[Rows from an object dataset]
▬▬▬▬▬▬▬▬▬▬
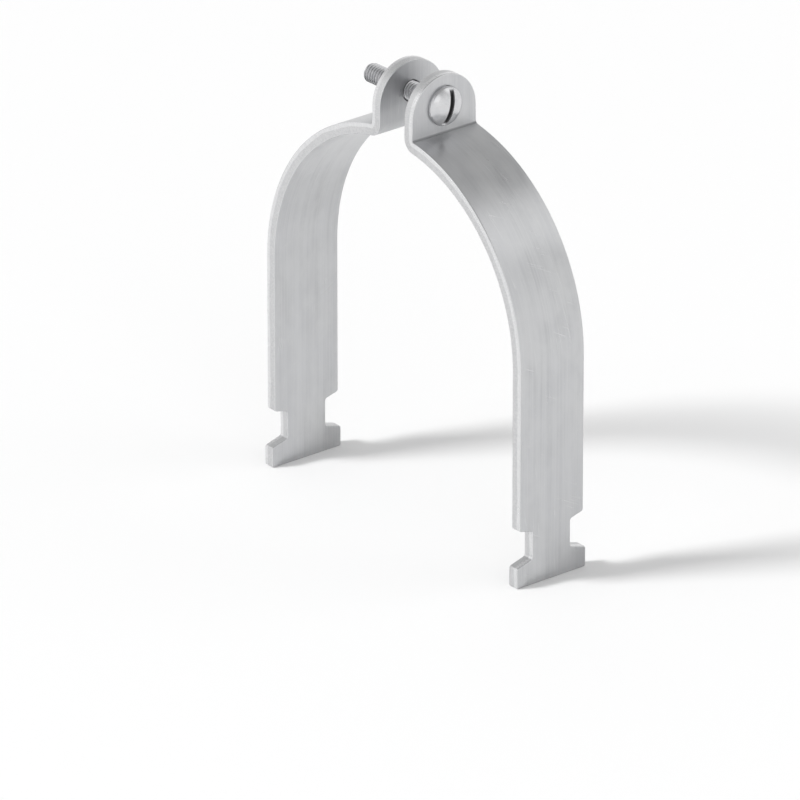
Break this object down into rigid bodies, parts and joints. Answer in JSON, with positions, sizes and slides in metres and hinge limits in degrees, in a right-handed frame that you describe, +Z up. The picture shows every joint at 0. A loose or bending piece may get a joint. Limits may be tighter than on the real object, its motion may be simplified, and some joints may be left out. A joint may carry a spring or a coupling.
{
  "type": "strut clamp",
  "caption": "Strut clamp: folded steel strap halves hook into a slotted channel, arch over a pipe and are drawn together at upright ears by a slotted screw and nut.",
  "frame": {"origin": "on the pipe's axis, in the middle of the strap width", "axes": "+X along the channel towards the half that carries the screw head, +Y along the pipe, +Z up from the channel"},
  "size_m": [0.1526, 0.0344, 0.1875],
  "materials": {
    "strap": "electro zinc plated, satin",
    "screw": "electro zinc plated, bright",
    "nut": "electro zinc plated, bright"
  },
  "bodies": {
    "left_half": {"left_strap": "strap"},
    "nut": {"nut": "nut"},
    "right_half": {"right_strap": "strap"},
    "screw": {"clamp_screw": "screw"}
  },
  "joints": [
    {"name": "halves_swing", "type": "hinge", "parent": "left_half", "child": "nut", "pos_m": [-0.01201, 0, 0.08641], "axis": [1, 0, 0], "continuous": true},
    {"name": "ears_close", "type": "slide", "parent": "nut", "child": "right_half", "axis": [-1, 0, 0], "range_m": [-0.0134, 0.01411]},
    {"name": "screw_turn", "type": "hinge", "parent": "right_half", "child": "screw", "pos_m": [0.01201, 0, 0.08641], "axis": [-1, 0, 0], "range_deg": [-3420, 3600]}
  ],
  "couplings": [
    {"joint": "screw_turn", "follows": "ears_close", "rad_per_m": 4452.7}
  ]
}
▬▬▬▬▬▬▬▬▬▬
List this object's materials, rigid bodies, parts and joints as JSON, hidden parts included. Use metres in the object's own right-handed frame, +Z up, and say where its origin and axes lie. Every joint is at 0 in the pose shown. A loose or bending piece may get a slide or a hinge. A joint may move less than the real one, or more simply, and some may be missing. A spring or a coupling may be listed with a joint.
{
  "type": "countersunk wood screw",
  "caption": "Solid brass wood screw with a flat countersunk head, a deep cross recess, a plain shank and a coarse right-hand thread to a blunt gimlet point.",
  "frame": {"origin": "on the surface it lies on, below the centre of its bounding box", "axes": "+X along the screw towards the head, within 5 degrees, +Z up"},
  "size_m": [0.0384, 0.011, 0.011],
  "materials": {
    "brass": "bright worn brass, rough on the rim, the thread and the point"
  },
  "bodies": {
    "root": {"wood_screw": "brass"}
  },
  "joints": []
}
▬▬▬▬▬▬▬▬▬▬
WHAT NEEDS TO BE DONE: Take every line above carrying "parts" and return it.

ANSWER FOR THIS EXERCISE:
Break this object down into rigid bodies, parts and joints. Answer in JSON, with positions, sizes and slides in metres and hinge limits in degrees, in a right-handed frame that you describe, +Z up. The picture shows every joint at 0. A loose or bending piece may get a joint. Limits may be tighter than on the real object, its motion may be simplified, and some joints may be left out. A joint may carry a spring or a coupling.
List this object's materials, rigid bodies, parts and joints as JSON, hidden parts included. Use metres in the object's own right-handed frame, +Z up, and say where its origin and axes lie. Every joint is at 0 in the pose shown. A loose or bending piece may get a slide or a hinge. A joint may move less than the real one, or more simply, and some may be missing. A spring or a coupling may be listed with a joint.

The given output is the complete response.